Between 2001 and 2008, Evelyn Sineneng-Smith signed retainer agreements to help unlawfully employed individuals apply for labor certifications, which allowed certain eligible noncitizens to eventually become lawful permanent residents. 12 To obtain a green card through this process, an applicant had to be physically present in the United States on December 21, 2000, and apply before April 30, 2001. 13 Fully aware of these requirements, Sineneng-Smith continued to offer her services to new, ineligible clients, making more than $3.3 million in the process. 14

The government charged Sineneng-Smith with ten counts, including three counts of violating subsection (iv) and three counts of mail fraud. 15 In a motion to dismiss, Sineneng-Smith challenged the immigration counts. 16 First, she argued that she did not “encourage” undocumented individuals because her conduct did not constitute “fraud against the United States.” 17 The district court rejected this interpretation, reasoning that defrauding clients by promising a path to permanent residency was “plainly powerful encouragement.” 18 Second, the court rejected Sineneng-Smith’s argument that the statute was impermissibly vague in violation of the First Amendment. 19 An “ordinary person,” the court reasoned, could have understood subsection (iv) to prohibit deceiving undocumented individuals by guaranteeing them an impossible path to permanent residency. 20 Sineneng-Smith’s motion to dismiss the immigration counts was denied. 21

Over the course of a twelve-day trial, Sineneng-Smith challenged the remaining immigration and mail fraud counts in court. 22 Though a jury found her guilty of all six counts, Sineneng-Smith moved for a judgment of acquittal, arguing that the evidence did not support the verdicts 23 and raising, “almost verbatim,” the same arguments as in her motion to dismiss the immigration counts. 24 Granting and denying her motion in part, the court convicted Sineneng-Smith of two counts each of mail fraud and violating subsection (iv) and, again, rejected her First Amendment arguments as they pertained to the latter. 25 Sineneng-Smith appealed.

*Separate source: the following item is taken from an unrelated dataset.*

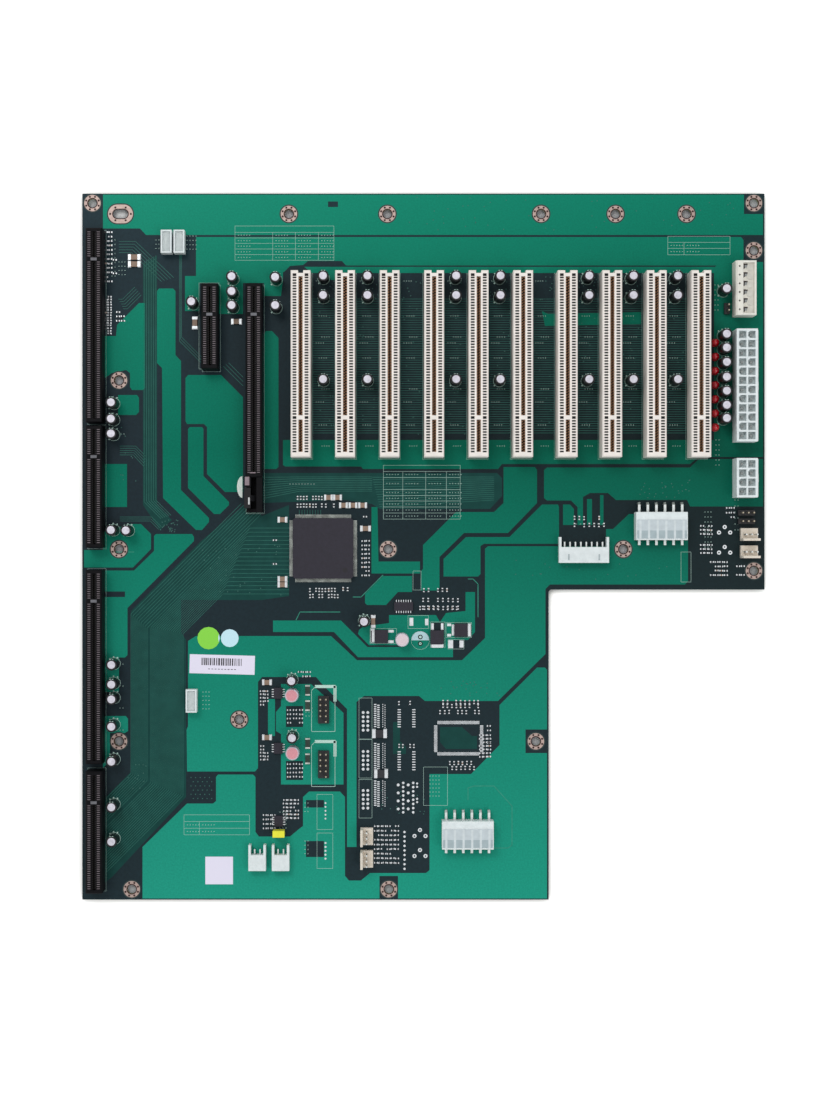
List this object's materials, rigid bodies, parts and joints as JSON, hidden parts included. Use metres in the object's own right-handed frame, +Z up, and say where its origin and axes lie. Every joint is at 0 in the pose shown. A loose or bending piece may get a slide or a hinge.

On appeal, Sineneng-Smith made the same arguments as in her motions to dismiss and for judgment of acquittal. 26 After a first set of oral arguments, the Ninth Circuit appointed three amici to answer three questions: whether subsection (iv) (1) was overbroad, (2) was void for vagueness, or (3) implicitly contained a mens rea requirement. 27 The parties were allowed, but “not required,” to file supplemental briefs. 28 The case was reheard and, in oral arguments, the amici were given twenty minutes, while Sineneng-Smith was given ten. 29

The Ninth Circuit affirmed Sineneng-Smith’s mail fraud convictions but reversed her convictions under subsection (iv). 30 Writing for the unanimous panel, Judge Tashima 31 found subsection (iv) unconstitutionally overbroad. 32 He began by interpreting subsection (iv) and, relying on its language and context, concluded that its plain meaning clearly criminalized not only conduct but also speech. 33 Not all speech receives First Amendment protection, but the panel found that the speech criminalized by subsection (iv) fell outside the traditional categories of unprotected speech. 34 It did not constitute incitement, in the court’s view, because subsection (iv) did not require a risk of an imminent violation of immigration law. 35 Subsection (iv) also was not an aiding and abetting statute — a subcategory of speech integral to criminal conduct — because it did not “include[] the words aiding and abetting” and did not require “the commission of a crime by another” or that the defendant “assisted or participated” in the underlying offense. 36 Instead, there was a real — not just hypothetical — danger that the statute would “significantly compromise” many types of protected speech, 37 such as a grandmother encouraging her grandchild to overstay a visa, 38 general political advocacy, 39 and other “every-day discussions in this country where citizens live side-by-side with non-citizens.” 40 In other words, because the statute’s only reasonable interpretation infringed on and chilled a substantial amount of protected speech, the panel concluded that the statute was unconstitutionally overbroad. 41 The government sought certiorari.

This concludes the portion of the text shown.